A key interface feature of all of the current Virtex generations is gigabit serial transceivers. Originally named RocketIO MGTs and now GTX and GTH transceivers in the Virtex-6, these interfaces operated at 6.5 Gbits/sec and 11 Gbits/sec, respectively. Gigabit serial connections provide an essential high-speed interface for moving data on and off the FPGA. These interfaces can be used to implement different protocols, such as PCI Express, Serial RapidIO and Xilinx’s own Aurora, a license-free, lightweight protocol ideal for fast point-to-point data connections. Like the SelectI/O, gigabit transceivers have remained similar in number, a maximum of between 16 and 20 on the 35mm square devices of the generations we’ve been comparing. One exception to this is the specialized high bandwidth families beginning with the Virtex-5. To satisfy applications with complex data routing and switching requirements, Xilinx introduced the Virtex-5 TXT family with up to 48 GTX transceivers and the Virtex-6 HXT family with up to 48 GTX and 24 GTH transceivers.

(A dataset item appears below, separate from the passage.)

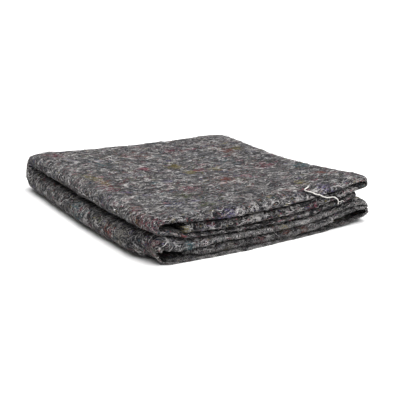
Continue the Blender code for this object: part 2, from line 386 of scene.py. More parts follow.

With PCI Express rapidly becoming more prevalent in systems from desktop PCs to targeted digital signal processing subsystems, Xilinx has included integrated PCI Express cores designed to support the gigabit serial transceivers. Virtex-6 supports PCI Express Base Specification 2.0 in x1 through x8 configurations.
Tapping Into Performance
Up to this point weíve been comparing the relative merits of the three most recent Virtex generations, but how does this performance map into actual applications?

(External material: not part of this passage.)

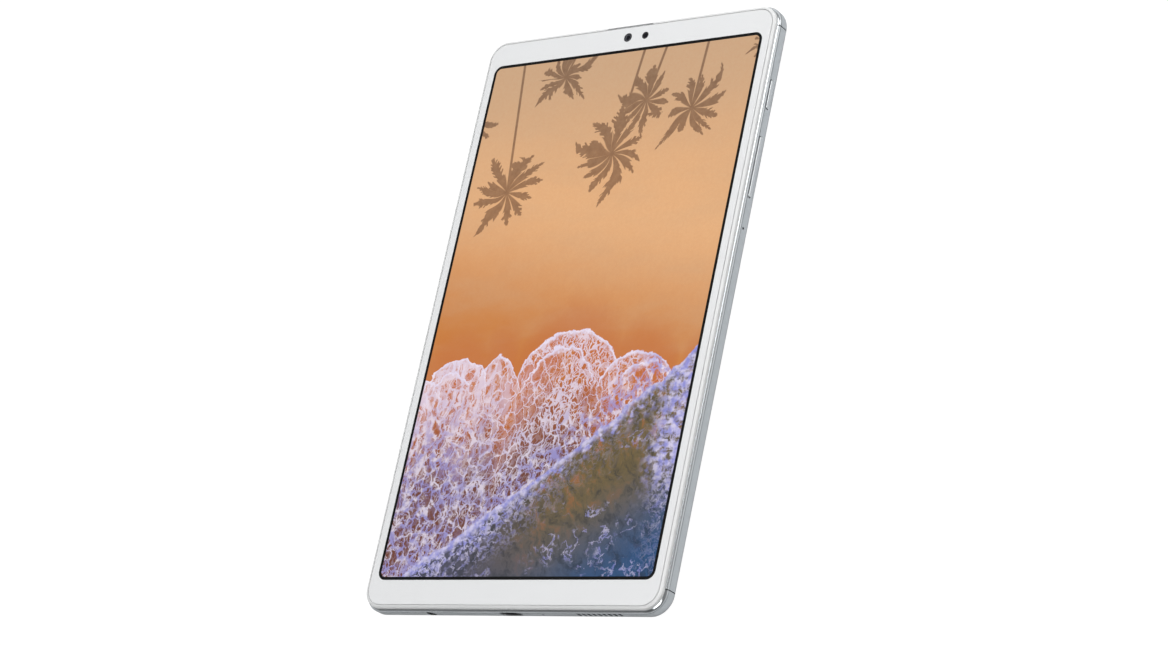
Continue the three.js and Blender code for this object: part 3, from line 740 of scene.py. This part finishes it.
def carve(obj, operation, *tools):
    """Cuts, joins or intersects obj with each tool, and removes the tools."""
    for tool in tools:
        modifier = obj.modifiers.new("carve", "BOOLEAN")
        modifier.operation = operation
        modifier.solver = "MANIFOLD"
        modifier.object = tool
    bpy.context.view_layer.update()
    graph = bpy.context.evaluated_depsgraph_get()
    result = bpy.data.meshes.new_from_object(obj.evaluated_get(graph))
    obj.modifiers.clear()
    obj.data = result
    for tool in tools:
        bpy.data.objects.remove(tool)
    return obj


def smooth(obj, limit=32):
    """Smooth shading with sharp edges kept where faces meet at more than limit degrees."""
    shaped = bmesh.new()
    shaped.from_mesh(obj.data)
    for face in shaped.faces:
        face.smooth = True
    for edge in shaped.edges:
        edge.smooth = len(edge.link_faces) == 2 and edge.calc_face_angle(0) < math.radians(limit)
    shaped.to_mesh(obj.data)
    shaped.free()
    normals = obj.modifiers.new("even_normals", "WEIGHTED_NORMAL")
    normals.keep_sharp = True
    return obj


def chamfer(obj, width, limit=50):
    """Eases the sharp edges of a solid."""
    bevel = obj.modifiers.new("eased_edges", "BEVEL")
    bevel.width = width * MM
    bevel.segments = 2
    bevel.limit_method = "ANGLE"
    bevel.angle_limit = math.radians(limit)
    bevel.use_clamp_overlap = True
    return obj


def paint(obj, materials):
    """Fills a piece's material slots; a carved piece comes with one empty slot."""
    if obj.data.materials and obj.data.materials[0] is None:
        obj.data.materials.clear()
    if not obj.data.materials:
        for material in materials:
            obj.data.materials.append(material)


def dress(obj, slot, *materials, body="tablet_body", replaces=()):
    """Gives a piece its materials, its body and the CAD nodes it stands for; slot is not used."""
    paint(obj, materials)
    smooth(obj)
    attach(obj, body)
    if replaces:
        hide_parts(*replaces)
    return obj


# ---- casing ----

def arc(steps, start=0.0, end=90.0):
    return [math.radians(start + (end - start) * step / steps) for step in range(steps + 1)]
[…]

A key benefit of FPGAs is the ability to create a high-speed board interface inside the FPGA, tightly coupled to the processing, to stream data on and off the board. A common board form factor used in military applications is the PMC/XMC module. In the case of PMCs this is a PCI or PCI-X interface; for XMCs PCI Express is most common. Unfortunately these interfaces do require a considerable amount of FPGA resources. For both the Virtex4- and -5 devices, a practical solution was to use two FPGAs on the module — one dedicated to processing data and one to implement the board interface. With the higher density of the Virtex-6 devices, it now becomes practical to include processing and interface in one device, simplifying board design and reducing the cost of the PMC/XMC module.
A typical PMC/XMC module used in software defined radio systems is the Pentek Model 7151 Quad 200 MHz, 16-Bit A/D. A key feature of this module is the FPGA based digital down converter. Instantiated in the largest SXT Virtex-5 part, the maximum number of channels achievable is 256. As this architecture migrates to the Virtex-6 SXT family, we will see a 2 to 3 times increase in channel count, an immediate, tangible improvement in performance and a large cost savings as the number of boards in a system can be reduced.
In radar systems and high bandwidth recording systems, where 10- or 12-bit A/Ds are operating at greater than 1 GHz sample rates, a Gen1 PCI interface can quickly become a bottleneck. Even in a single channel application, data streams can exceed 2 GBytes/sec. The Virtex-6 integrated Gen2 PCI interface helps alleviate this obstacle with transfer rates up to 4 GBytes/sec in an x8 lane configuration.
Each new generation of FPGA is enabled by a range of technical advances. These span broad improvements like power reduction and device density to the intricacies of including a pre-adder in the DSP block to streamline filter design. But even from just looking at the few metrics compared in this article, it’s easy to see the ongoing progression of FPGA technology and why FPGAs continue to be a preferred platform for digital signal processing.